#### RECORD EXTRACTS ####

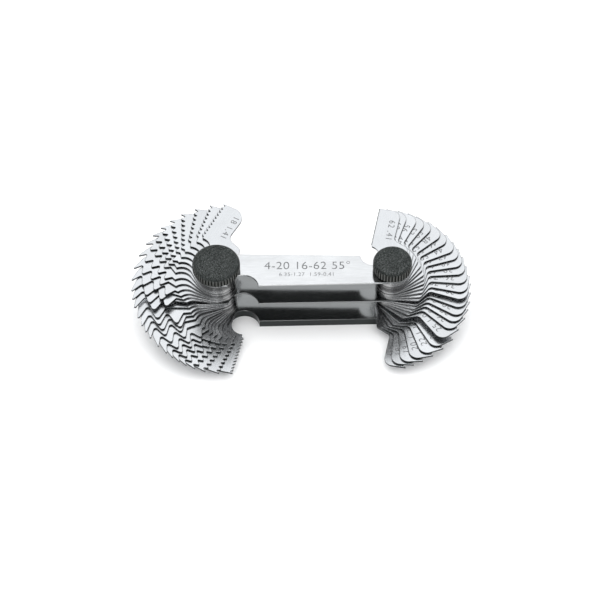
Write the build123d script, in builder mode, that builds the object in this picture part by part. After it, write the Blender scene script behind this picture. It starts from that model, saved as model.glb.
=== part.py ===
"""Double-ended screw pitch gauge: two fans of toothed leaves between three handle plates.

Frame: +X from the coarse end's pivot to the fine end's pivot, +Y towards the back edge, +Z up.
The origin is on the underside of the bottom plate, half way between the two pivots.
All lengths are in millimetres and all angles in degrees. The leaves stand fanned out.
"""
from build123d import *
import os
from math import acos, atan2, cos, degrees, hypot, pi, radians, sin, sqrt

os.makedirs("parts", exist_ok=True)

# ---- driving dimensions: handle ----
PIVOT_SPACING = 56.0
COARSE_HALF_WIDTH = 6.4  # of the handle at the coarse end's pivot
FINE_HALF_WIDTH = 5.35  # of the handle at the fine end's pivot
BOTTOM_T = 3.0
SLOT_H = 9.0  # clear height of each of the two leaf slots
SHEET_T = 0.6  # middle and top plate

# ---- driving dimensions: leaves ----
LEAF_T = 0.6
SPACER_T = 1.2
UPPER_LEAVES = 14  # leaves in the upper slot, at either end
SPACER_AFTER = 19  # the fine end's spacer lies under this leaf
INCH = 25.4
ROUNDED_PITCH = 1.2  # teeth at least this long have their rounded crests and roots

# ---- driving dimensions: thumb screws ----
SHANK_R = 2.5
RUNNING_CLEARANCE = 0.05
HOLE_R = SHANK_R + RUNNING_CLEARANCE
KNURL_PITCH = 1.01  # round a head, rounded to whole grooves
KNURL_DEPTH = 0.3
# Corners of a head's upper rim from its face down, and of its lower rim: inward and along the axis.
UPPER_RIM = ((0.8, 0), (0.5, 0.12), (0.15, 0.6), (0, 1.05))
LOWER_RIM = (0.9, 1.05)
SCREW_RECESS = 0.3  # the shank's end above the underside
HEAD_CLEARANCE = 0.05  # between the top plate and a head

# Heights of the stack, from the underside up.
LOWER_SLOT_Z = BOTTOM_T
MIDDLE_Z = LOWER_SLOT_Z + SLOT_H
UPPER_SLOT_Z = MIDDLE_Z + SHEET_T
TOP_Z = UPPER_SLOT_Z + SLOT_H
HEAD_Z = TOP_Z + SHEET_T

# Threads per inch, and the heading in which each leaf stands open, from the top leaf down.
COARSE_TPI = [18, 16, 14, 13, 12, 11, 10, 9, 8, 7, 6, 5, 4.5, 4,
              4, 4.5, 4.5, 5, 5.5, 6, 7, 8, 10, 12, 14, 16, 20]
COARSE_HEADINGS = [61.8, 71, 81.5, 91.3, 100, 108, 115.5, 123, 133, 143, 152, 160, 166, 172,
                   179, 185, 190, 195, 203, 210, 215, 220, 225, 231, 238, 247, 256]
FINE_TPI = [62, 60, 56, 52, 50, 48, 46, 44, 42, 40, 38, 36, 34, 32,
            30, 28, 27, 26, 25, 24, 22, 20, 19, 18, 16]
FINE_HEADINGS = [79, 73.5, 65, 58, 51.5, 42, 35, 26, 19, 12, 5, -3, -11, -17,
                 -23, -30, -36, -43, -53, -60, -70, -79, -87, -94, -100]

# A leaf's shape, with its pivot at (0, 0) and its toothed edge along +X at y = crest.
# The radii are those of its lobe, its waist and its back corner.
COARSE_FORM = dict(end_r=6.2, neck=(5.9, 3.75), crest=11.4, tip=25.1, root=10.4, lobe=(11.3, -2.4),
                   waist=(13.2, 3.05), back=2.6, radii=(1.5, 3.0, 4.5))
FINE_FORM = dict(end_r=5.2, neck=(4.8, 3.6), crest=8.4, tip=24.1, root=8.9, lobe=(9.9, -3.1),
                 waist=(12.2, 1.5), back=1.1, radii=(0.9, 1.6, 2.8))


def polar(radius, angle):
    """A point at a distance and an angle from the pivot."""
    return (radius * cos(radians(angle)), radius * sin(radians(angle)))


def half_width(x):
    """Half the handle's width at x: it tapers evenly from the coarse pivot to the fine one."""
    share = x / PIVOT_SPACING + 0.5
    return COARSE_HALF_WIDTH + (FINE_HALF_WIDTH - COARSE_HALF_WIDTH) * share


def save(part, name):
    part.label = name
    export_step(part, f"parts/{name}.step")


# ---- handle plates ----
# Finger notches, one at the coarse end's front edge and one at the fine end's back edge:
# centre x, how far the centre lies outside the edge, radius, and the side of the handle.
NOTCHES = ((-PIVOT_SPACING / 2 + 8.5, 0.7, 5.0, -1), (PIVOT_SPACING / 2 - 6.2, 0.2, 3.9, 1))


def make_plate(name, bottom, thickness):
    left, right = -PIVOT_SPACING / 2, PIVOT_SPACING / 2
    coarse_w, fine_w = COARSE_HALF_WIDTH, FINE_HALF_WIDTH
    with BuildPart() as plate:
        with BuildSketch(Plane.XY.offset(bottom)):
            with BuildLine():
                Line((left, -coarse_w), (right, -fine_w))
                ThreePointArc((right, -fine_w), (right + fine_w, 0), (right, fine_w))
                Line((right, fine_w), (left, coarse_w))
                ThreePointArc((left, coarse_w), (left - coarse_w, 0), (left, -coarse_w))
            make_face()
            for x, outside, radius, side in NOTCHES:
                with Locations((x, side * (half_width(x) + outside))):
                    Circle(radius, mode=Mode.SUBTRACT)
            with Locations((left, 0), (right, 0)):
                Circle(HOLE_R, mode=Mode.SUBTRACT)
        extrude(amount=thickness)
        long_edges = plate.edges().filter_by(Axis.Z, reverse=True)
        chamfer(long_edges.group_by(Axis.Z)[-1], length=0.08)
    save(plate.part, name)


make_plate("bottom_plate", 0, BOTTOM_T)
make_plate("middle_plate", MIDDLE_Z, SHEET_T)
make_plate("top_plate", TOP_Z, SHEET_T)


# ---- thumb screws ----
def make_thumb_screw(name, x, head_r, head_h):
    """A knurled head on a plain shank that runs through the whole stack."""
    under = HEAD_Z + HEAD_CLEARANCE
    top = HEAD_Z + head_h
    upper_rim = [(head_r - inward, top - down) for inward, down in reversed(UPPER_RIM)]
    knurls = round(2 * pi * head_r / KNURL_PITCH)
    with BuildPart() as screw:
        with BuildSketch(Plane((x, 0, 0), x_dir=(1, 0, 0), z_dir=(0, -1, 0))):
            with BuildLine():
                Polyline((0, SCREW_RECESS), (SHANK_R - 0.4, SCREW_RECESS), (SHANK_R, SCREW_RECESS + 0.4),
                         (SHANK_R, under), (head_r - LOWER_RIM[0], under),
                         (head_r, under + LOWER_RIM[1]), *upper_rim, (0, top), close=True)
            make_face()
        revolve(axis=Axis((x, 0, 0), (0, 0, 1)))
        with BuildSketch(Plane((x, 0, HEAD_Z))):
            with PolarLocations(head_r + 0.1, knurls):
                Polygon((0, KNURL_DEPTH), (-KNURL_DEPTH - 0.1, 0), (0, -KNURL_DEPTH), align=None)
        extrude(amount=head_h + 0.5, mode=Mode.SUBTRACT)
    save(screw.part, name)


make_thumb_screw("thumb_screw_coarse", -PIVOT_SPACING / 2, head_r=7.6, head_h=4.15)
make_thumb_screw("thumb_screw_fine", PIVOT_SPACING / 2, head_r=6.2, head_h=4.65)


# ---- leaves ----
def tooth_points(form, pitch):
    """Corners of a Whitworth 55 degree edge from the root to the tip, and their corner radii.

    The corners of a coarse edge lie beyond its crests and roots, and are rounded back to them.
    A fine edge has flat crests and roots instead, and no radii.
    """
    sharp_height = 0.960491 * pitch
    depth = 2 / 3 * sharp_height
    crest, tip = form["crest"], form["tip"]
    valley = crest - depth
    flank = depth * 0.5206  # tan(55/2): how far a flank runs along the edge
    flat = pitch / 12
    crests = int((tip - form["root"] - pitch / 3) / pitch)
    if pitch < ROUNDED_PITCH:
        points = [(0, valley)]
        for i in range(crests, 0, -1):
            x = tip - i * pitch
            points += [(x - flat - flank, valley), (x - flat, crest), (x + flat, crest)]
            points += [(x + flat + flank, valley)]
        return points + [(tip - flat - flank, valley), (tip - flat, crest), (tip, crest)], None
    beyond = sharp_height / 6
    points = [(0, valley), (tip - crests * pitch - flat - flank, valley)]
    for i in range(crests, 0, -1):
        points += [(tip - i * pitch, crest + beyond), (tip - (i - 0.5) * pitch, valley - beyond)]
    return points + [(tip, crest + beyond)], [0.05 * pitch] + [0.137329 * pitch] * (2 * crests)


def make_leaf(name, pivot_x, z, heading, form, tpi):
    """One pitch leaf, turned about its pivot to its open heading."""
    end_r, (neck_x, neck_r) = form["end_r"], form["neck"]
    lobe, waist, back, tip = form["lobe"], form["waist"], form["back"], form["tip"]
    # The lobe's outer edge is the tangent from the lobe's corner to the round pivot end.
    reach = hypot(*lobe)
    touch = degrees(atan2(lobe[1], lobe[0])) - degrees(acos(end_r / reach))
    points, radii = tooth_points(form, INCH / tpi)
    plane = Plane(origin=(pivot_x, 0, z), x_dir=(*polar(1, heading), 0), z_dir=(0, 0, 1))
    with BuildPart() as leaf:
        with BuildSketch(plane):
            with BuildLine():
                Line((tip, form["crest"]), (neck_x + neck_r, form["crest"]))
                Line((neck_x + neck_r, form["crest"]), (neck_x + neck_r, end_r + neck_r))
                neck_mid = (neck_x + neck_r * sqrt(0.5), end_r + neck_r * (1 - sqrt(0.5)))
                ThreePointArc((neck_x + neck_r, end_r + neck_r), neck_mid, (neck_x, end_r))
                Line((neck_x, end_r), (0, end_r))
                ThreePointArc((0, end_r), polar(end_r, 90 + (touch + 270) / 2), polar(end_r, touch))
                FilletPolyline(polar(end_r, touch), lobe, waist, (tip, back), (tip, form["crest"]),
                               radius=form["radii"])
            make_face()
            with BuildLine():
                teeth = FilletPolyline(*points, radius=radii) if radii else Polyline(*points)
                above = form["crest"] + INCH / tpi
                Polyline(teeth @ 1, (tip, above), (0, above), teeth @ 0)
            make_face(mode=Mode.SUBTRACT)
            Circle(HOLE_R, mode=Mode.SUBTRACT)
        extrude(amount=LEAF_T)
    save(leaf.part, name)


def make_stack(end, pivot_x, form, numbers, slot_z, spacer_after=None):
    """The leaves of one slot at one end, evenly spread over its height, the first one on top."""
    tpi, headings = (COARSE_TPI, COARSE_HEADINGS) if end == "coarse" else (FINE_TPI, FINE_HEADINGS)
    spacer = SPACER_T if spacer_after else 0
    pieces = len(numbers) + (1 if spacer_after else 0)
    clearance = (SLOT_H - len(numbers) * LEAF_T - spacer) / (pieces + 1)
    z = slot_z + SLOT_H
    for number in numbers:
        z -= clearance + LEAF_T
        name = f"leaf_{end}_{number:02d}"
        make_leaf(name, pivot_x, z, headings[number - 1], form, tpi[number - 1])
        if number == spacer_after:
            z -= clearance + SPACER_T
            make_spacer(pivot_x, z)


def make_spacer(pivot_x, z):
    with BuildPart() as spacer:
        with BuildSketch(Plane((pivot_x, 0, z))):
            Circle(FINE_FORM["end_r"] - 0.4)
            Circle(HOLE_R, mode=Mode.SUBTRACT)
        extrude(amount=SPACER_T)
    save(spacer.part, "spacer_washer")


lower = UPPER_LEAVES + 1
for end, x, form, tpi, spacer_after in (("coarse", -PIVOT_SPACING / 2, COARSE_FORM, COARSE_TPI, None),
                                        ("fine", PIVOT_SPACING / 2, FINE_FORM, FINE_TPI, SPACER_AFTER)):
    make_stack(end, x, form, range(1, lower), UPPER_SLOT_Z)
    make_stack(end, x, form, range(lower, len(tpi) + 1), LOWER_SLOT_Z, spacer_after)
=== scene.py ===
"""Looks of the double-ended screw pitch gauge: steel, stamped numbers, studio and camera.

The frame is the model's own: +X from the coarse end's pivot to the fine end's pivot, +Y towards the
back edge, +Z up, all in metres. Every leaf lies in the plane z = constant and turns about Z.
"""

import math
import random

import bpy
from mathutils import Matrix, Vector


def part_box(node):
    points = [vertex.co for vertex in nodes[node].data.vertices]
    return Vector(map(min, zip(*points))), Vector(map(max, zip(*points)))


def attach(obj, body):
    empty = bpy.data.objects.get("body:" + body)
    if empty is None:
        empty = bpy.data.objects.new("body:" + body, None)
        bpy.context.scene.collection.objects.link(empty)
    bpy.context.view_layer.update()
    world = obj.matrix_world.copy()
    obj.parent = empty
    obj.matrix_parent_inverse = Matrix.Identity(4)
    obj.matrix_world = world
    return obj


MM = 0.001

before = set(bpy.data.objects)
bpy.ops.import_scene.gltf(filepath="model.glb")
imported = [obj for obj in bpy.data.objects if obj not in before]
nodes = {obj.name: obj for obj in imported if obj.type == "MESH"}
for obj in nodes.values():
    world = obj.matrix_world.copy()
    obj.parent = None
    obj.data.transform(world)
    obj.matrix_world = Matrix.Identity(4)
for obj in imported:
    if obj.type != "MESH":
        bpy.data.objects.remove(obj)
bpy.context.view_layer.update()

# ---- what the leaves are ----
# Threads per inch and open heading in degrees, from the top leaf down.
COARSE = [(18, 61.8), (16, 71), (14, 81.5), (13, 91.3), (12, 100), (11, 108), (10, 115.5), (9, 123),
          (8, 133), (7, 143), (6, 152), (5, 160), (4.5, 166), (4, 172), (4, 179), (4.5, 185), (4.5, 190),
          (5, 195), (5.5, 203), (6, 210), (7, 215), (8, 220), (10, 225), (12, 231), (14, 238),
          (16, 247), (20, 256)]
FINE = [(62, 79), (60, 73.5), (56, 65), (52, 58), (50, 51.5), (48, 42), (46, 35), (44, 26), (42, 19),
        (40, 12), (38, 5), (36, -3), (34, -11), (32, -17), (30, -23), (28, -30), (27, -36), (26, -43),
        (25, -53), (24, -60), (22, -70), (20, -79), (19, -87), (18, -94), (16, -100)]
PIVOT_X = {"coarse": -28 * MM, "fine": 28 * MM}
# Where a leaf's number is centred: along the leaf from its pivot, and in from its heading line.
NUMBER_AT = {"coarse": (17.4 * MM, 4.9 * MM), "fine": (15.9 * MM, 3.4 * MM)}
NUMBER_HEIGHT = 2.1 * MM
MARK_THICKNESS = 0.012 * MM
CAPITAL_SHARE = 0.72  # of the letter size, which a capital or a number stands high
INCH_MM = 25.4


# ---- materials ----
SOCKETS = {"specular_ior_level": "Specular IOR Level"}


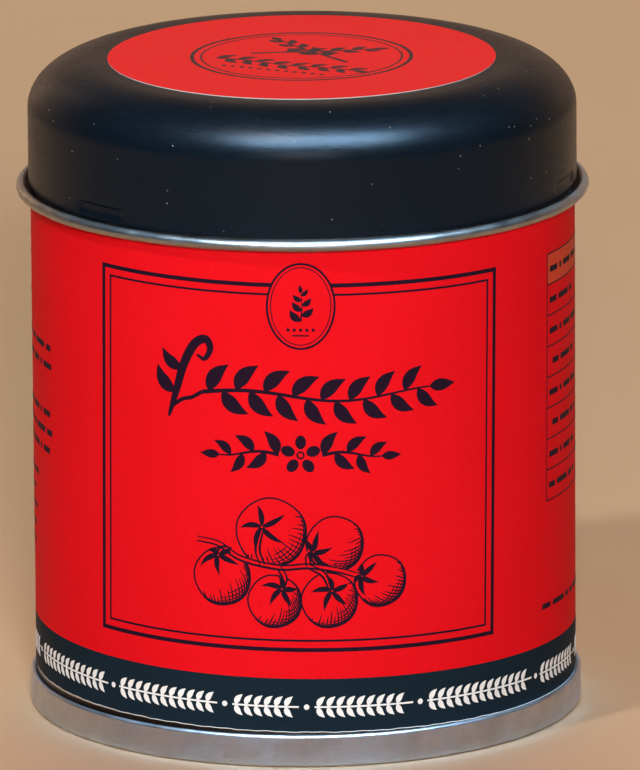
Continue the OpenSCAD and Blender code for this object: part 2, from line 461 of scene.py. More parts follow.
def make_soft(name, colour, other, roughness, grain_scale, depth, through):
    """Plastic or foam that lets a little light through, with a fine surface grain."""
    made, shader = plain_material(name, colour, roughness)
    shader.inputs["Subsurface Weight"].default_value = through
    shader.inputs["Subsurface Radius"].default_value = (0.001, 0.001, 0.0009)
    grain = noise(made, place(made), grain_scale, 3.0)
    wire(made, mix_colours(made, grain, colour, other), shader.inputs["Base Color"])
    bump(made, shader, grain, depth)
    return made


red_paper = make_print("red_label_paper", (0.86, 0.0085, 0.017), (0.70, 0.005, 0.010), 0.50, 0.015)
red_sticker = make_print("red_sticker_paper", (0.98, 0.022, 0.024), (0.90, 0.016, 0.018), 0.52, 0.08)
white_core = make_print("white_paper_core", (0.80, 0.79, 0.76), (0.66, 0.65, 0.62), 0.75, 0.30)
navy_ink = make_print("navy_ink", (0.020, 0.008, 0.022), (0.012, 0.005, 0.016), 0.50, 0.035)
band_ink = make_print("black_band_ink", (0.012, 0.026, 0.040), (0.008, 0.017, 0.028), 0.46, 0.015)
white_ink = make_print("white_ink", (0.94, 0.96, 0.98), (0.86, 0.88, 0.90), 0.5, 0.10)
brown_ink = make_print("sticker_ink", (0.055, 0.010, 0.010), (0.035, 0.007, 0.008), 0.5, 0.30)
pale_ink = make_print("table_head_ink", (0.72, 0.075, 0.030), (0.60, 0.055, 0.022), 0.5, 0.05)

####

**WHAT IS BEING ASKED:** Give back, word for word, each line from the one containing "lower = UPPER_LEAVES + 1" down to the one containing "imported = [obj", including those two lines.

**THE RESPONSE:**
lower = UPPER_LEAVES + 1
for end, x, form, tpi, spacer_after in (("coarse", -PIVOT_SPACING / 2, COARSE_FORM, COARSE_TPI, None),
                                        ("fine", PIVOT_SPACING / 2, FINE_FORM, FINE_TPI, SPACER_AFTER)):
    make_stack(end, x, form, range(1, lower), UPPER_SLOT_Z)
    make_stack(end, x, form, range(lower, len(tpi) + 1), LOWER_SLOT_Z, spacer_after)
=== scene.py ===
"""Looks of the double-ended screw pitch gauge: steel, stamped numbers, studio and camera.

The frame is the model's own: +X from the coarse end's pivot to the fine end's pivot, +Y towards the
back edge, +Z up, all in metres. Every leaf lies in the plane z = constant and turns about Z.
"""

import math
import random

import bpy
from mathutils import Matrix, Vector


def part_box(node):
    points = [vertex.co for vertex in nodes[node].data.vertices]
    return Vector(map(min, zip(*points))), Vector(map(max, zip(*points)))


def attach(obj, body):
    empty = bpy.data.objects.get("body:" + body)
    if empty is None:
        empty = bpy.data.objects.new("body:" + body, None)
        bpy.context.scene.collection.objects.link(empty)
    bpy.context.view_layer.update()
    world = obj.matrix_world.copy()
    obj.parent = empty
    obj.matrix_parent_inverse = Matrix.Identity(4)
    obj.matrix_world = world
    return obj


MM = 0.001

before = set(bpy.data.objects)
bpy.ops.import_scene.gltf(filepath="model.glb")
imported = [obj for obj in bpy.data.objects if obj not in before]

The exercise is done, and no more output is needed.